Noémie Merlant : Je ne suis pas quelqu’un en colère, je prends toujours le côté positif des choses. Mais, il y a bien une révolte : je veux qu’on arrête d’emmerder les femmes, qu’on les laisse vivre ! La révolte est un mouvement qui permet d’avancer.
Vous citez en référence : Pedro Almodovar, Quentin Tarantino, des réalisateurs-amis des femmes ?
Noémie Merlant : Je ne me suis pas posée la question en ces termes-là. Il m’arrive de voir des films réalisés par des hommes dans lesquels je ne me reconnais pas du tout, des films de guerre par exemple, qui racontent pas du tout nos histoires. Malgré tout, ils m’intéressent. Pour mieux se comprendre, pour se connaître, il faut s’intéresser aux films des uns aux autres. J’espère que des hommes viendront voir mon film pour saisir les traumas qu’on subit.
Concernant Almodovar, je ne capte pas Parle avec elle qui met en scène des femmes qui n’ont pas la parole et des hommes qui s’autopardonnent des viols. Je n’ai pas vrament pensé à Femmes au bord de la crise de nerfs non plus, mais beaucoup plus à Volver où les femmes sont incarnées, fantasmatiques, pleines de contradiction, de révolte ou de poésie. En vie quoi !
Les petites marguerites de Vera Chytilova, aussi. Pourquoi ?
Noémie Merlant : Je n’avais jamais vu un film comme ça avant. Avec deux jeunes femmes qui s’autorisent à faire tout ce qu’il ne faut pas faire. Elles y vont à fond, et même dans leur intimité. Ce sont des rebelles, j’adore. C’est un film culte pour moi.
On ne pardonne pas aux femmes le mauvais goût…Vous vous en moquez ?
Noémie Merlant : J’anticipe ! Avant qu’on me le dise, je proclame que mon film s’autorise le mauvais goût et que c’est un choix. Parce qu’on ne leur autorise pas, le mauvais gout allié à la vulgarité est, justement, le meilleur moyen d’arriver à montrer les femmes différemment et à casser le mythe dans laquelle on les enferme, celui de la maman ou de la putain.

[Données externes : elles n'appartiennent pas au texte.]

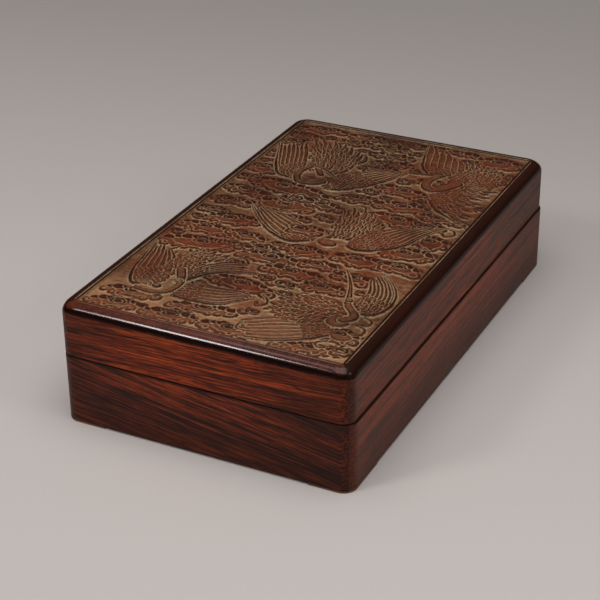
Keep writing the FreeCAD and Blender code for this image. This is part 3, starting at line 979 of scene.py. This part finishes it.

Pourquoi n’y a-t-il pas un mec bien dans votre film ?
Noémie Merlant : Parce que s’il y en avait, tout le monde s’identifierait à lui et il n’y aurait donc pas d’introspection possible. Or, mon but est justement que les hommes s’interrogent sur le fait qu’ils ont peut-être eu à un moment un comportement problématique.